Boston, Bands, Burma – Music and Revolution
So not too long ago, if you looked up “Burma” on Youtube or Google, I’m pretty sure that there were be more links about Mission of Burma than about the country. The band got their name off of the consulate building in New York over two decades ago, having no idea what this meant for them.
On January 20th, at the Great Scott in Massachusetts they put on quite the show for us, with the lead singer Roger Miller sporting a t-shirt with the fighting peacock on it, and thoroughly enjoying using a sign that said “stop the SPDC”, and I must say, it was a pretty great show.

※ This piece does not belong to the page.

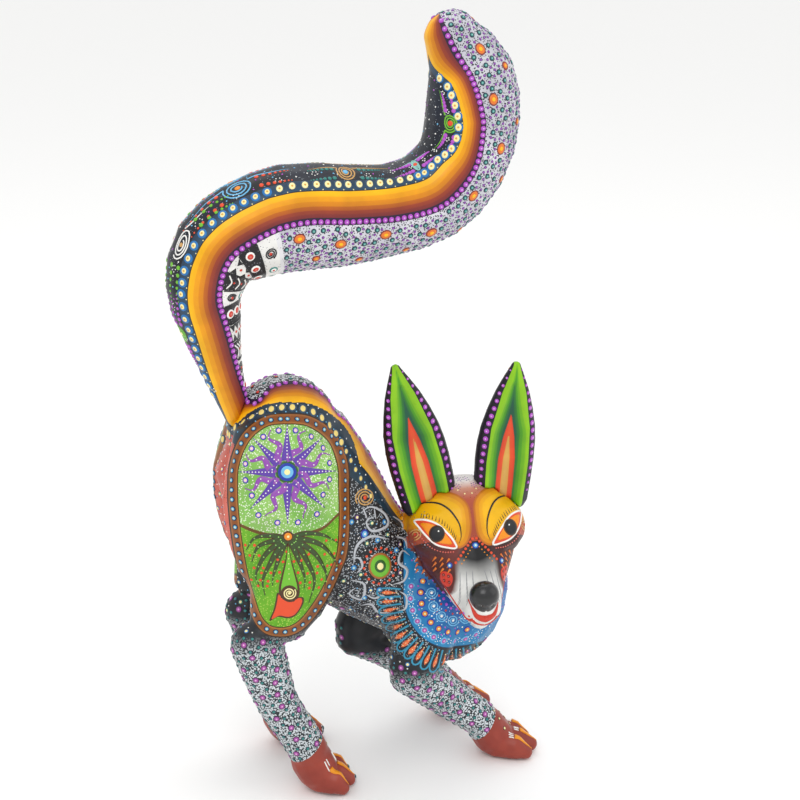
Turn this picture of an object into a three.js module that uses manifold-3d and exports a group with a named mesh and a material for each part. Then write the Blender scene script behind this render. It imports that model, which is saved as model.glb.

For Videos of the Show, Click Here
I’ve put on several benefit concerts for Burma in my day, for mostly two very different reasons. One, is it’s a good incentive to get people to gather together with the small hope that it might increase their knowledge from wondering what in the world is a Burma to being able to at least say that it’s in a rotten political state. And I never have an delusions that this one concert in my house is going to save the country.
Also, I do have this firm belief in the power of music in social revolution. One of my favorite movies, Amandla:Revolution in Four Part Harmony, is about the music in the anti-apartheid movement (rent it, it’s amazing). Political speeches can only go so far, but an amazing song and a fist in the air, that’ll really get a revolution stirring. The junta in Burma is firmly aware of this as well, the power of song, poetry, etc in stirring people up and that is why so many artists, actors, musicians, and writers have been imprisoned.
In my job, there are always moments where it hits me why I do what I do. The concert was a lot of fun- Boston, Bands, and Burma – what more do you need really for a good time? But we had a Burmese woman go up and give a little speech, and she asked to not give her name and have her face blotted out in the videos of it. Even here in the US the fear of the junta follows. And this- this is why we fight.